Leading Article: More time at school may not be the right answer
Some politicians were born to be backbenchers, and the MP for Birkenhead is one of them. A perennial thorn in the side of Tony Blair's New Labour, Frank Field has specialised in saying the unsayable. He has now dropped his first clanger of Gordon Brown's short prime-ministership, and a pretty resounding one it is too, applying as it does to one of Mr Brown's favoured areas (education) and a policy (raising the school-leaving age) that he has personally endorsed.
In a new report, Mr Field argues that ministers should consider allowing some pupils to leave school at 14, as long as they achieve a required standard first. The money that would have been spent on their education could be kept in a personalised fund, in case they wanted to use it for study later.
Mr Field's suggestion does not just fly in the face of Government policy (that the school-leaving age should be progressively raised to 18), but it will also sound, to many, dangerously regressive. After all, extending compulsory schooling has been a hallmark of progressive administrations everywhere. Are we not continually told that in tomorrow's "knowledge economy", our children will need all the formal education that they can get?
Mr Field's idea may be unconventional, even contrarian (and published by a free-market think-tank to boot), but this is no reason for it to be instantly buried, as ministers looked set to do yesterday. Indeed, there are good reasons why a selective lowering of the school-leaving age should be taken seriously.
One argument in the proposal's favour is that it sprang from discussions with young people themselves. And while it's tempting to respond with the words, "They would say that, wouldn't they?" they have logic on their side. If truanting among low-performing 14-year-olds and upwards is already endemic, how many more are going to opt out when another two years are added?
School for these pupils is associated with failure. Even if more skills-related training is included in the curriculum, they may still not turn up. That will mean more teenagers on the streets with not enough legal things to do. Or – and this appears to be what the Government plans – it will mean coercive measures, backed by the law, to keep them reluctantly at school until 18, with predictable effects on overall discipline for those who do want to learn. What useful purpose would this serve, beyond keeping youth unemployment figures down?
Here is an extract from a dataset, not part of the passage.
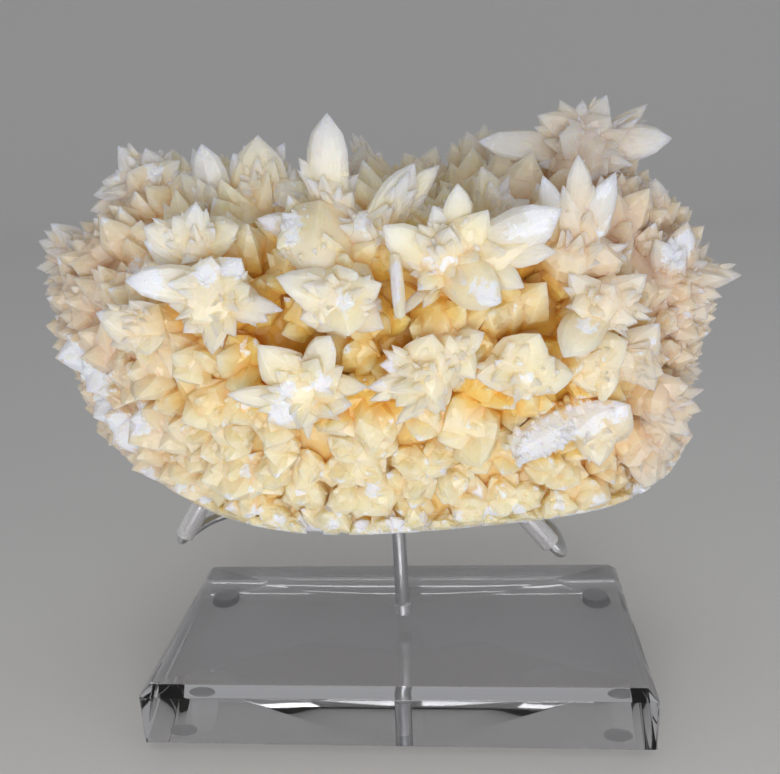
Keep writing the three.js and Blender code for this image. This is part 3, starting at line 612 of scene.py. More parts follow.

The National Curriculum as it stands has been rightly blamed for alienating many less academically-inclined pupils. Despite Government efforts, the number of unoccupied school-leavers is rising. Ministers' recent apparent U-turn on the Tomlinson report's scheme for diplomas may do something to remedy this. But it will take time, and it remains that skills training has been abysmally neglected in our schools. We have failed to engender the sort of pride in the mastery of manual skills that exists in many other European countries.
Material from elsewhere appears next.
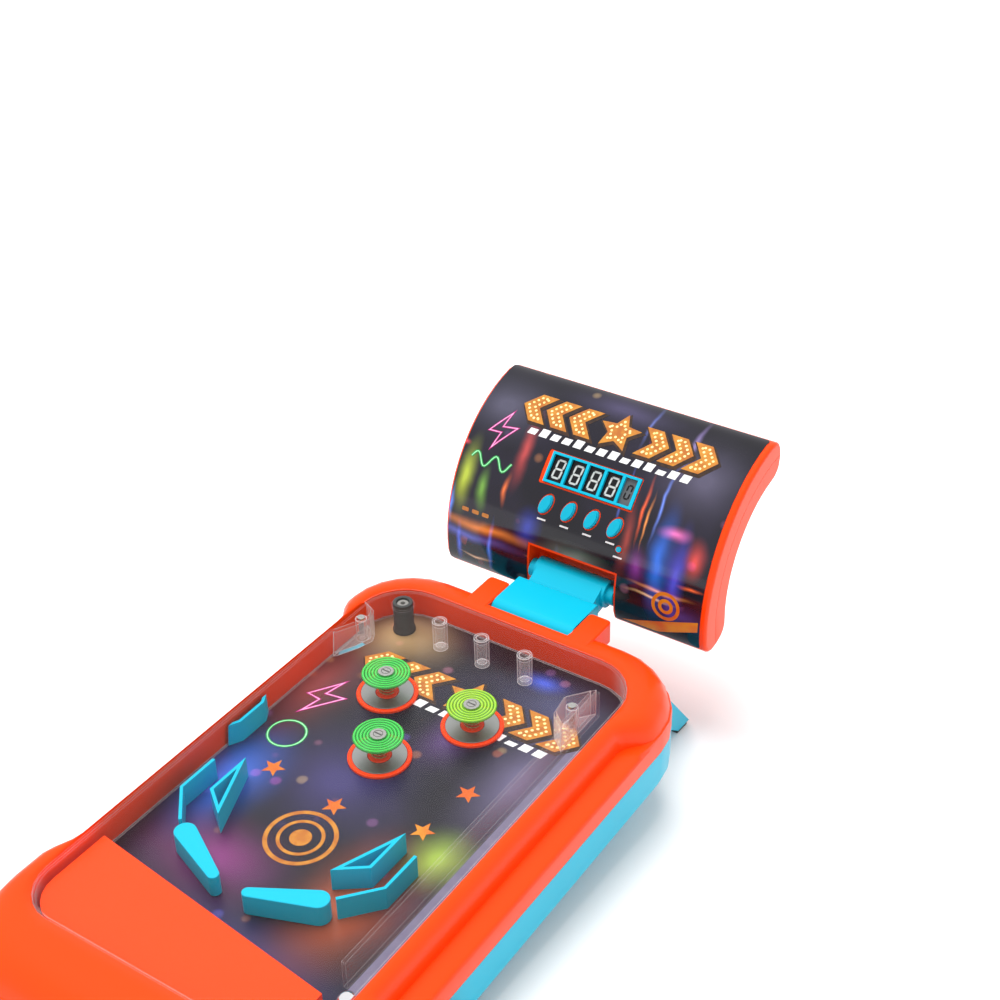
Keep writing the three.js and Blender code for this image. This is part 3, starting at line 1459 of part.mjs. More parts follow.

There are risks in even the germ of Frank Field's idea. It would have to be clear that leaving school at 14 would never be discretionary – or it would soon be seen as a reward for bad behaviour. It would have to be conditional, as he suggests, on the achievement of a minimum standard, which might also spur some pupils to greater effort. Properly funded structures would also have to be in place in colleges and workplaces to ensure that early leavers were usefully, and gainfully, occupied.
But at a time when a decade of Labour education reforms is coming under increasing scrutiny, the wisdom of indiscriminately requiring everyone to stay at school until 18 deserves to be questioned. It's in the willingness of backbenchers like Frank Field to challenge orthodox thinking that their value lies.